Regarding a line in the recent interview of Joel - How can Moore's Law justify software bloat?  Software can grow *at least* as fast as hardware can.  So no matter how much better your next computer is, bloated software will *still* run slowly.  And what's worse, you'll have to upgrade *everyone's* workstation to the new model, in order to keep compatible with the new bloated office suite.

When using software you're trying to complete a task, and the cost of completing that task is worker time, the hardware, and any software development or licensing.  When the software adds 100 useless "features", and ends up needing a system with a  processor 18 months newer and 32MB more RAM, that adds to the total cost to use the software.  Bloatware simply costs too much.

When it comes to software that is always incompatible with the previous version (Linux kernel, Microsoft Office), this leads to a perpetual cycle of hardware upgrades.  Why should an organization have to keep buying boatloads of new PCs, when most of the people are trying to complete the same tasks?

Neil STevens
Wednesday, December 05, 2001

I definitely respect this point of view, that we're going nuts with new features.  However, the consumers have spoken, and while they say they want speed, they pay for bloat.

Things may change though, since it's only been a decade or two that we've had PCs.  It is very hard to find meaningful long-term patterns in such a small time period.  Perhaps the economic slowdown will make things more clear.

Basically, I think that any discussion of bloat requires a discussion of consumers as well as software companies.

forgotten gentleman
Wednesday, December 05, 2001

Software bloats faster than hardware capacity expands. Why ? We have all experienced situations where the user demands interconnection between functions which mess up our nice logical deconstruction of the system. If you think of a system as a circle with functions at the edge, the interconnectedness of the system is related to the area. Adding a little extra to the circumference (user functions) inflates the area (interconnectedness) to a much greater degree. Increasing the power of a computer simply allows your computer to run bigger circles of functionality with an exponential increase in complexity.

Ian sanders
Wednesday, December 05, 2001

On the topic of software bloat, it would help to distinguish between size bloat and processor cycle bloat.  With regards to size, the more features you pile on, the bigger your code footprint will become.  Just as mentioned by Joel, the cheaper disk space becomes, size bloat becomes more and more negligible.  Processor cycle bloat is typically brought about by software layering.  To get something done, you end up calling layers and layers of software.... most of which add little to what you need to do.  I come from a c/c++ background so yes, I did knock VB, Perl, and other scripting languages around for a while with regards to their performance aspect.  However, I am finally recognizing that all the above languages have become so pervasive in the programming world.

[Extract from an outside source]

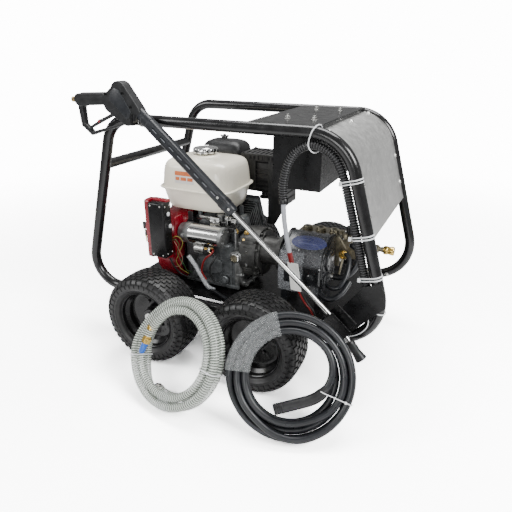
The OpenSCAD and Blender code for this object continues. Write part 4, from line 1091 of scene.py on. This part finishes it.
spring.piece("governor_spring", zinc, slot="steel")
pipes = Build()
pipes.lathe([(11, 447), (11, 438), (8, 436), (8, 428), (5, 426)], (-120, -70, 0), UP, 24)
pipes.lathe([(13, 447), (13, 440), (9, 438), (9, 424), (6, 420)], (-66, -118, 0), UP, 24)
pipes.piece("fuel_outlet", cast_light, slot="engine_grey")
cable("fuel_hose", [(-66, -118, 424), (-62, -122, 408), (-40, -128, 400), (-14, -118, 406), (4, -100, 424),
                    (8, -70, 436)], 4.2, wire_black, slot="black_plastic")
carburettor = Build()
carburettor.box((-150, -110, 392), (-96, -64, 432), 6)
carburettor.lathe([(20, 0), (22, 4), (22, 16), (18, 20)], (-124, -112, 404), NEAR, 30)
carburettor.box((-14, -108, 396), (14, -60, 440), 5)
carburettor.bolt((-4, -109, 424), NEAR, 5, 5)
carburettor.piece("carburettor", cast_grey, bevel=0.8, slot="engine_grey")
plate = Build()
plate.box((-186, -142, 398), (-6, -136, 412), 2)
plate.box((-184, -138, 412), (-164, -132, 447), 2)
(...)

In the miniscule world where microseconds matter, size and speed matter.  This used to be the perception and programming accumen used to be how tight you can keep your code.  You tell me what the new perception is.

Hoang Do
Wednesday, December 05, 2001

On Size vs Speed, remember that it's not just disk space that is affected by size bloat.  The more code and data your application has to use, the more RAM your application uses up, the more swapping the user has to endure, and the slower the entire system runs as a result.

Yes, disk space is cheap, but disk space isn't a substitute for RAM.

Neil Stevens
Wednesday, December 05, 2001

Yes, but RAM is cheap, too. And so are CPU cycles.

Besides, hardware capacity hasn't just grown faster than software has expanded, it's left it in the dust and lapped it a few times. 512 MB of RAM is less than $100. A 1 GHz CPU is less than $100. A 20 GB hard drive is less than $100.

Dave Rothgery
Thursday, December 06, 2001

RAM/HD not withstanding, it's worth noting that bandwidth for ESD (electronic software distribution) is expensive.  And in large enterprises, the ability to have a clean installation process (e.g., not ripping up registry settings or installing system DLLs - a common trait of bloatware) is also key.

We market a small P2P web server ([plug]BadBlue[/plug]) for file sharing that at one point was so small (161K) that Lucas Gonze of O'Reilly Network entitled his column about it "161K".  I guess journalists are sick of bloatware as well.

But I do think that's one of the things people like about this type of software:  tiny, easy to install and functional for the purpose at hand.

D Ross
Thursday, December 06, 2001

What about all the junk in the background... In the Operating Systems course I am doing they teach you that the more programs that run at once the more CPU cycles have to be split in between programs. This causes overhead of which older operating systems had trouble with. The new operating systems like windows 2000 and XP don’t have such a problem but in saying that they have a higher overhead regardless.